David Cameron conceded today that his Government must "raise our game" as he sought to fight back after a "difficult" month of intense criticism of key policies and its handling of a series of controversial situations.
The Prime Minister insisted his "driving vision" remained intact and defended his own performance in Number 10, though he said ministers had to "learn lessons" about communicating with the public.
His administration has faced a sustained barrage of attacks over controversial tax measures in the Budget and handling of issues such as the planned strike by fuel tanker drivers and the attempt to deport radical cleric Abu Qatada.
The highly-trumpeted re-arrest of Qatada ended in farce amid a dispute between the Home Office and the European Court of Human Rights over exactly when a month-long window for an appeal had closed.
Mr Cameron defended under-fire Home Secretary Theresa May over the case, telling the BBC Radio 4 Today programme that the Home Office had "checked repeatedly" with the court during the process.
"It had checked repeatedly throughout that process, it was working on that basis and all the case law pointed in that direction so it was very clear and Theresa May has been very clear about this," he said.
"The Home Office was working on the basis of the deadline being the Monday night and that is something that they had checked with the court."
He went on: "They were told throughout that the deadline expired on the Monday night.
"Was the Government right to try to move as rapidly as possible to remove this man from our country because he has no right to be here and is a threat to our country? I think they were."
Asked about the tough time faced by the Tory-led coalition with the Liberal Democrats, he said: "Everything we are doing is about helping people who work hard and do the right thing and making this country more pro-enterprise, more pro-get-up-and-go, more pro-work, more pro-effort.
"That is the driving vision. That is the mission.
"You have difficult weeks or difficult months. I want us to raise our game and do better. But the vision and the long-term are what matters."
He went on: "In two years, to have a couple of bad months is not surprising."

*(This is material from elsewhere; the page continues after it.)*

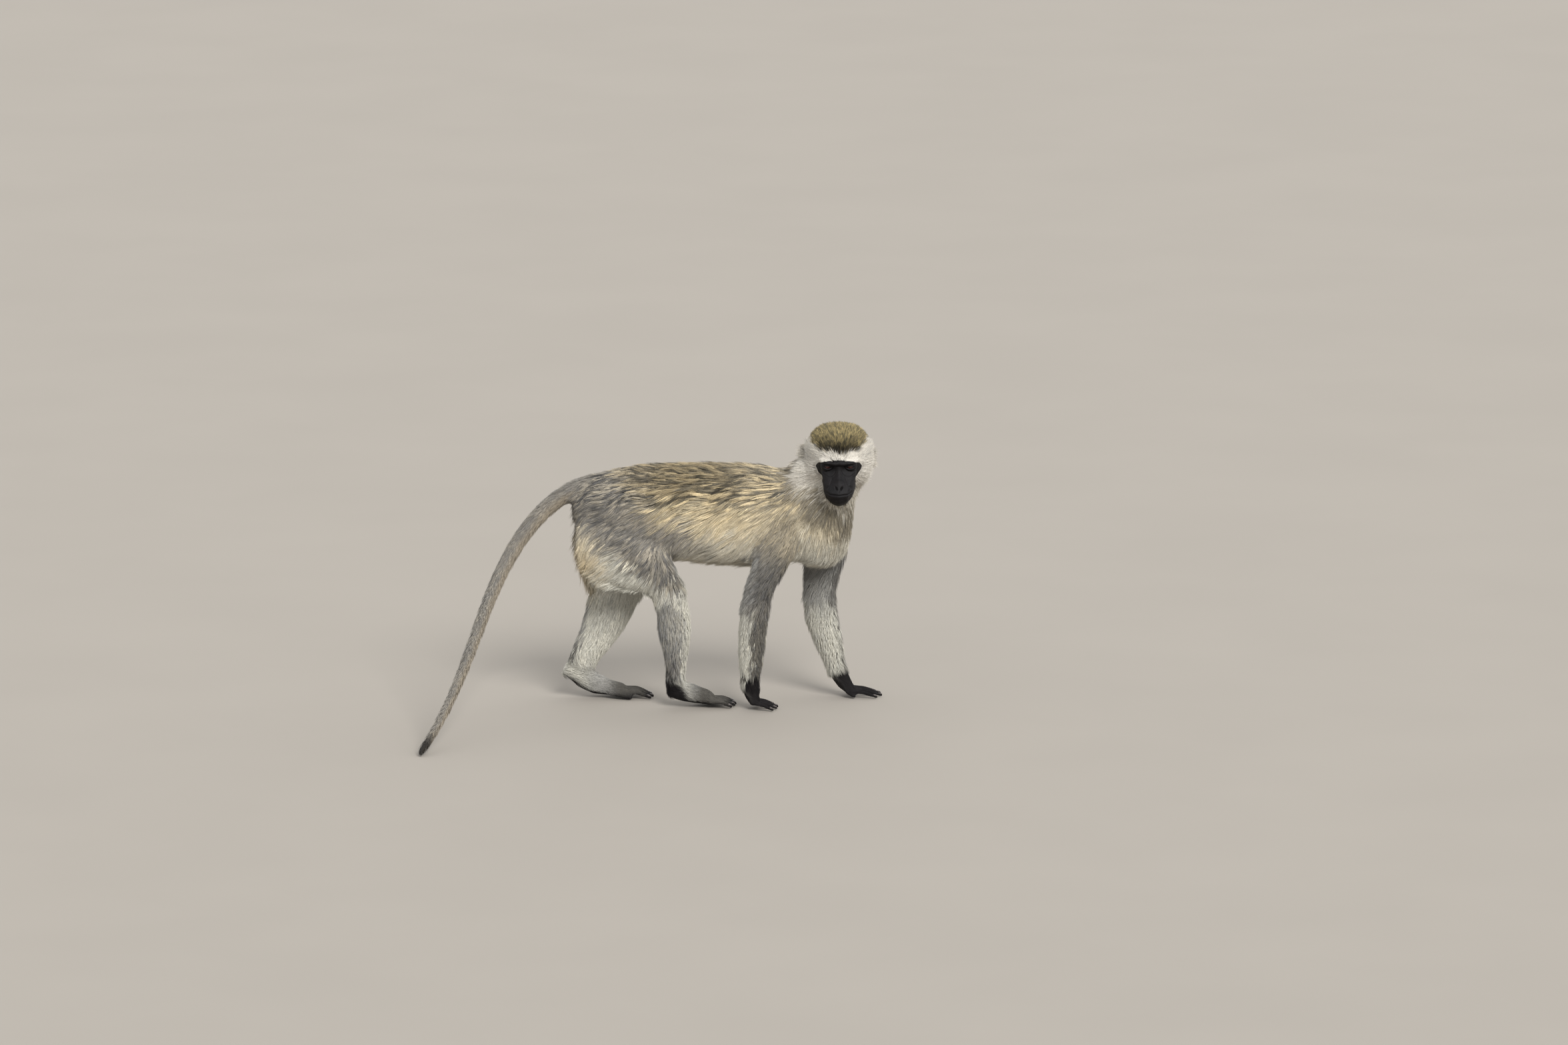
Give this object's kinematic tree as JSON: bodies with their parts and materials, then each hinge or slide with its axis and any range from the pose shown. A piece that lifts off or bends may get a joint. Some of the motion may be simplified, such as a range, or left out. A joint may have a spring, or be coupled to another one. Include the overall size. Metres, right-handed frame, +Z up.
{
  "type": "vervet monkey figure",
  "caption": "Life-size still figure of a grey-green monkey walking on all fours, head turned to its right, tail swung down to the floor.",
  "frame": {"origin": "centre of the bounding box on the floor plane, below the belly", "axes": "+X the way the body faces, +Y the animal's left, +Z up; the face looks along -Y"},
  "size_m": [0.636, 0.3994, 0.4031],
  "materials": {
    "coat_olive": "soft fur",
    "coat_grey": "soft fur",
    "coat_pale": "soft fur",
    "skin_black": "bare skin",
    "eye": "wet gloss"
  },
  "bodies": {
    "root": {"hand_r": "skin_black", "forearm_r": "coat_grey", "upper_arm_r": "coat_grey", "hand_l": "skin_black", "forearm_l": "coat_grey", "upper_arm_l": "coat_grey", "foot_r": "skin_black", "shank_r": "coat_grey", "thigh_r": "coat_grey", "foot_l": "skin_black", "shank_l": "coat_pale", "thigh_l": "coat_pale", "eye_r": "eye", "eye_l": "eye", "face": "skin_black", "ear_r": "skin_black", "ear_l": "skin_black", "head": "coat_olive", "neck": "coat_olive", "chest": "coat_olive", "belly": "coat_olive", "rump": "coat_olive", "tail_1": "coat_grey", "tail_2": "coat_grey", "tail_3": "coat_grey", "tail_4": "coat_grey", "tail_5": "skin_black"}
  },
  "joints": []
}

Responding to claims that he was not giving the job his full attention, he said he was working "very, very hard" but that it was vital to maintain family life to avoid becoming "fried and exhausted" and make mistakes.

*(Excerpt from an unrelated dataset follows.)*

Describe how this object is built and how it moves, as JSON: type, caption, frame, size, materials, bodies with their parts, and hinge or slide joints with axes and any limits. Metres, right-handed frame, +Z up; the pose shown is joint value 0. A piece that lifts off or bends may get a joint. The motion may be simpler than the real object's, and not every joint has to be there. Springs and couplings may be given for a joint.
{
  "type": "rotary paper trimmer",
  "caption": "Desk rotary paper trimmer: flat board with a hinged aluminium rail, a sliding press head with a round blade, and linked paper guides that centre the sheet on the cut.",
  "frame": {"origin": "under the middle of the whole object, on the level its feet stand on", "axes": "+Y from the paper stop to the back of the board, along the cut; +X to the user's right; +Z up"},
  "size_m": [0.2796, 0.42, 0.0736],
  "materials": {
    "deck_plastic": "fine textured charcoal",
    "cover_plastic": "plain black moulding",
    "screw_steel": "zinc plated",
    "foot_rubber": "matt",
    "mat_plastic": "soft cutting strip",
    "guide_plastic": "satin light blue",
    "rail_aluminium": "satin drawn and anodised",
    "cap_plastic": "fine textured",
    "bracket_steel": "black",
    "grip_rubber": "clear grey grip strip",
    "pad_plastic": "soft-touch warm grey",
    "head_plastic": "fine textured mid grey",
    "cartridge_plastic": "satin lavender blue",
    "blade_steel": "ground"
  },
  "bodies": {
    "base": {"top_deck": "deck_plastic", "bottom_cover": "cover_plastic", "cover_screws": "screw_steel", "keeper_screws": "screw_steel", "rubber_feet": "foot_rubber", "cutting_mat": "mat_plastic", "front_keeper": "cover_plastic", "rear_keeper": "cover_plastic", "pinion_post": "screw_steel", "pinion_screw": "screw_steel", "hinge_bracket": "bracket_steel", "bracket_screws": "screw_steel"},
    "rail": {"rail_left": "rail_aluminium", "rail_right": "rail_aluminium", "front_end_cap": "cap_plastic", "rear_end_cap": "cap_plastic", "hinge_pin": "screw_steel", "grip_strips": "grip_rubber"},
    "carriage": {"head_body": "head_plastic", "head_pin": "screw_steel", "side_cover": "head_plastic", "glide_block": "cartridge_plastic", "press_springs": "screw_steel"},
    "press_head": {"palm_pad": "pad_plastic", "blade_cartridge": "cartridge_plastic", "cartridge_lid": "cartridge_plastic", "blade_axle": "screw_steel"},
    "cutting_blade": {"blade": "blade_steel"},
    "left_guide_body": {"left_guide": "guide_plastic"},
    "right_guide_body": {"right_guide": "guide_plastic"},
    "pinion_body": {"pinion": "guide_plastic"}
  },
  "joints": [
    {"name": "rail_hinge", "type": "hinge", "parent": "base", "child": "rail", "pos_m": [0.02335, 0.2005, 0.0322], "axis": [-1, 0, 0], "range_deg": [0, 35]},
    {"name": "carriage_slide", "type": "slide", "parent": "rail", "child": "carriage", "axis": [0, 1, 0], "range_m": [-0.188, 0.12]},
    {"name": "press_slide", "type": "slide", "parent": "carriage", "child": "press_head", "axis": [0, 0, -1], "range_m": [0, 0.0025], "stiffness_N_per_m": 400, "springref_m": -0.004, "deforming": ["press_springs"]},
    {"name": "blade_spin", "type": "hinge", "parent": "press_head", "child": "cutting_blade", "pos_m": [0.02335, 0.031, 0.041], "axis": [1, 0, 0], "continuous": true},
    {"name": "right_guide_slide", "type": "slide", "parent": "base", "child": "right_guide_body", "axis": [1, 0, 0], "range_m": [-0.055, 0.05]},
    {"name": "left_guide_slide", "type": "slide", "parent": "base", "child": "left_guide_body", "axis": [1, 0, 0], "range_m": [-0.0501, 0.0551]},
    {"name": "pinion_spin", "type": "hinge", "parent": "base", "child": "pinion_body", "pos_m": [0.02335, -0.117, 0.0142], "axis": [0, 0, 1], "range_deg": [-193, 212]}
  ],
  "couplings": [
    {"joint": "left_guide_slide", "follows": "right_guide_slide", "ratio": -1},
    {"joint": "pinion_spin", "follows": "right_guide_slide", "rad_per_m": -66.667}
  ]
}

"It certainly doesn't feel like that from my perspective. It is a huge honour to do this job, it is an immense privilege. It is extremely hard work, I work very, very hard at it. I am normally at my kitchen table at quarter to six in the morning going through my boxes and papers.
"I try to have around me a very strong team of people and I am fortunate in an excellent Cabinet."

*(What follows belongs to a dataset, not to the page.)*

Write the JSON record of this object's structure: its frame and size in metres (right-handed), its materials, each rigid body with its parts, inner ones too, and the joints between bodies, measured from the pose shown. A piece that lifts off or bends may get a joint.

But he acknowledged that mistakes were made over the potential fuel strike - notably Cabinet Office Minister Francis Maude's call for voters to fill "jerry cans" with petrol and keep them in their garages.
"I accept we need to learn lessons around communication," he said.
Responding to criticism that he was seen to devote too much time to the school run, "date nights" with wife Samantha and watching DVD box sets, he said: "It has got to be possible to be a decent husband, a good father and a good Prime Minister at the same time. If it isn't possible then there's something wrong."
Voters accepted that their leaders would not get every call right, he suggested.
"What they want to know is that your average does not fall too low. But if you are completely fried and exhausted and have no time for your family and never go for a jog or play a game of tennis or whatever, you will get into a situation where you will make very bad judgments."
Mr Cameron agreed it would be "sensible" for him to avoid involvement with individuals guilty of the kind of "aggressive" tax avoidance described by Chancellor George Osborne in the Budget as morally repugnant.
Asked if he would make sure in future that he had no dealing as premier with anyone in that category, he said: "Generally speaking, yes, I think that's sensible."
He had been pressed to comment on the tax affairs of retail tycoon Sir Philip Green, whom he recruited to lead a review of government costs.
"I am not getting into an individual's tax affairs on air. I would have to go away and look exactly at what they do," he said.
"I asked Philip Green to do a particular bit of work about cutting the cost of government. He came up with very sensible suggestions for how you could reduce costs in government and therefore reduce people's tax liabilities."
Mr Cameron said he still held by the pre-election slogan that "we are all in it together" despite claims the Budget - which saw the top rate of income tax rate cut from 50p to 45p - favoured top earners.
"We have had to take very difficult economic decisions but I do believe that we are all in it together and I do believe the Government is acting fairly," he said.
"For instance, the richest 10% are paying 10 times more towards dealing with the deficit than the poorest 10%."